The main problem with this is that it costs a few hundred dollars a month to run, something I’d rather not lumber a Charity with, especially as it’s not at a point where this level of infrastructure is needed.
So I took a hacksaw to this and produced the following -
3 subnets are created in each AZ, with only one subnet being public (where the load-balancer resides), the load-balancer only accepts connections on port 443 and can only talk to the web-server on the WordPress instance, and only on the web-server port of the instance. The other two subnets would have no direct access to or from the web.
The load-balancer is an Application Load Balancer (ALB, optimised for web traffic) and has an SSL cert provisioned by Amazon’s Automated Certificate Manager (meaning no need to pay for a cert, and no need to do any ongoing management), all SSL traffic is terminated here and the separate subnets give us the ability in the future to add in more security apparatus between the ALB and the Application Server in the future if needed.

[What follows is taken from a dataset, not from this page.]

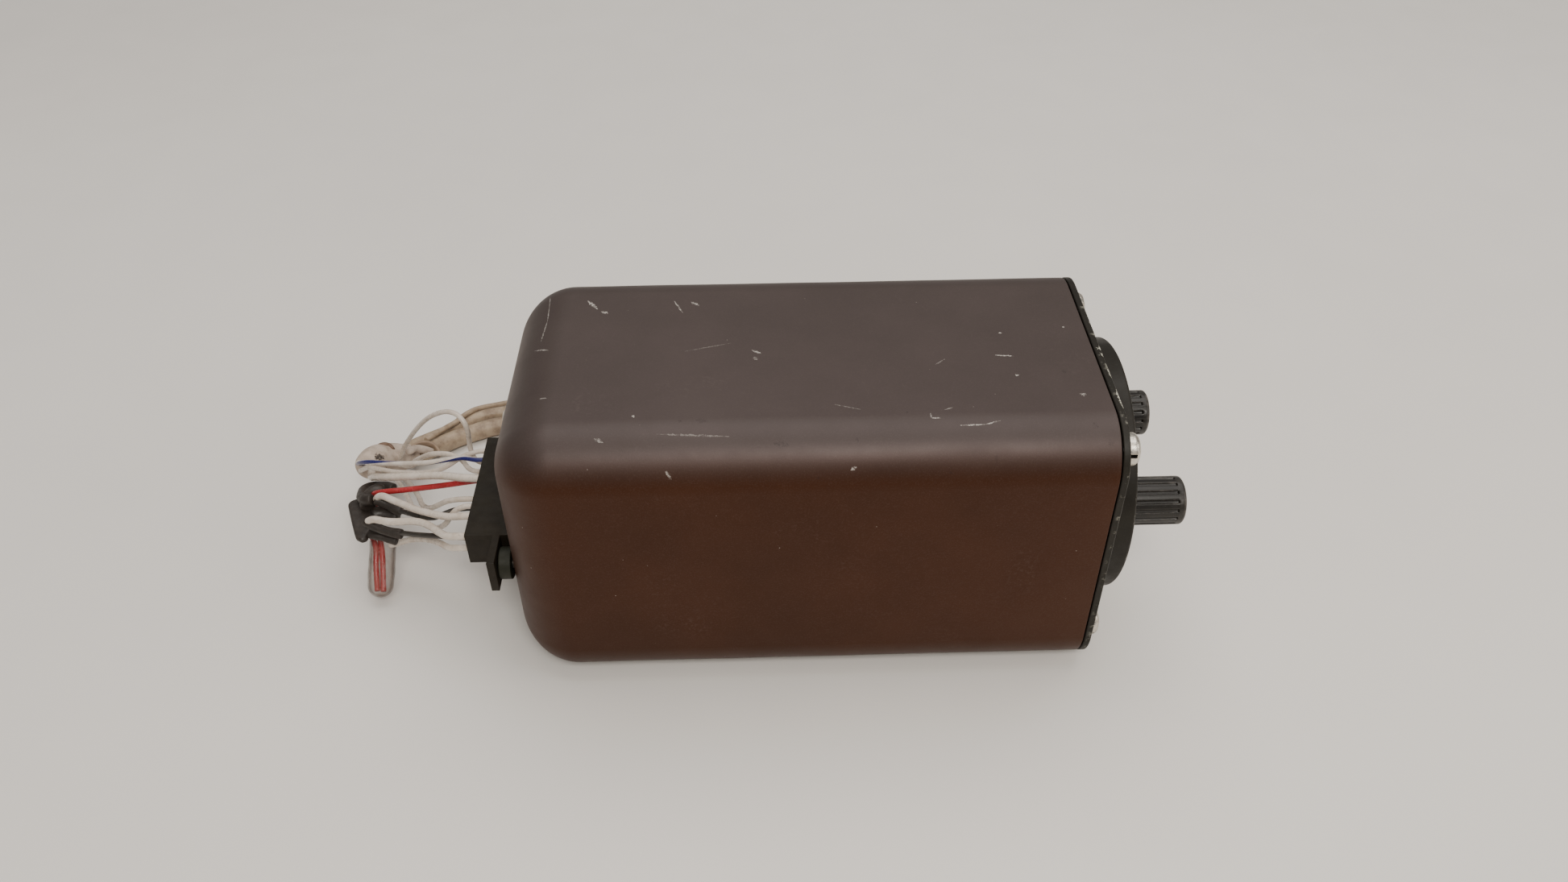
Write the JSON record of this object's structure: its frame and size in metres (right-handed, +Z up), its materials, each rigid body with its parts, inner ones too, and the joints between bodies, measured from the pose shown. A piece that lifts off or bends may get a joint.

The ALB also allows us to implement other services on an as needed basis using separate infrastructure and make it (reasonably) seamless to the end user by managing the paths on the ALB. This creates a single endpoint to the whole service.
This sort of segmentation is reasonably common in high security environments, first appearing in a reference QinetiQ high security architecture during the original dotCom bubble and very familiar to everyone involved in the project.
The application layer is where we have the largest number of changes. Its still a WordPress instance, however it exists in an auto-scaling group with a Min/Max of 1. This means should an AZ go boom, or something else happens to the server (based on a health check we establish on the ALB) a new instance is spun up to replace it within minutes. The maximum can easily be increased as and when the site becomes more and more popular
Because of this, the instance has to in effect become ‘stateless’ therefore the static content such as the stories would be written to an Elastic File Store that is then mounted on the instance in the event of failure. An embedded script detects which AZ the instance is in via the metadata service and mounts the relevant EFS share via the local subnet endpoint.
In the event of ‘manual’ access needed to the server, a bastion host would be spun up in the public subnet that could be SSH’ed into, and then from there into the instance. An AMI will be built that holds all the default software and configurations, when a software update is needed, we spin the AMI up separately, patch it, image it and then do a blue/green replacement with the existing one (a packer configuration is in the works to make this even easier).
Each instance when launched has a role that grants read access to the static content S3 bucket (mainly used for large media files) and write access to Cloudwatch — and nothing more!
The data tier is still MySQL, however its now running in Amazon’s ‘serverless’ database Aurora. This doesn’t have much of a functional change as all the clever stuff is handled behind the scenes. Essentially this removes the cost of having a ‘standby’ database ready for a fail-over as the data is distributed between all the AZ’s, should it go bang it will take ~15mins to be automatically reconstructed and the DNS records updated. Not ideal but a lot better than the current situation where everything is on the same platform.
Security groups will be setup so only the instances can talk to the database and vice versa. If something more direct needs to be done to the database then a similar situation to accessing the application instances can be used. Likewise the role used by the instance will be setup with the minimum needed policies to talk to aurora. Passwords and similar will be held in SSM/Parameter Store wherever possible (yes Secrets Manager is available, however costs, whereas Parameter Store is free).
Backups will be automatic and based around snapshots on a desired schedule with life-cycle rules getting rid of older ones.
One additional component is the private endpoints for S3, Amazon best practise says that this is really to reduce the cost of data transfer from AWS, however they also have the ability to attach policies and further restrict what can be done should any instance be compromised.
Finally, we have Cloudfront, which initially was a bit of a surprise to me, but provides a massive cost reduction by caching the static content (of which there is a lot) and reducing the load on the servers and the data transfer of the account.
Total monthly cost of the solution is around £85.
We’re still in the final stages of migration, a few issues were found (we were initially aiming for Aurora Serverless, but MySQL was the wrong version), but for the most part it’s been reasonably straightforward.
The one area where we did run into problems was around security of PHP and WordPress itself, there are an awful lot of ‘paid for’ plugins that will say they will secure WordPress for you — but won’t explain how, which makes me extremely suspicious. Anyone with any recommendations, please tell me in the comments.
Next steps will be to implement tuned monitoring and alerting and some custom Lambda functions (instance spun up in the public subnet — text message to everyone for example), which will be made available once I have them completely debugged.
And then, in our copious free time — press go on the migration!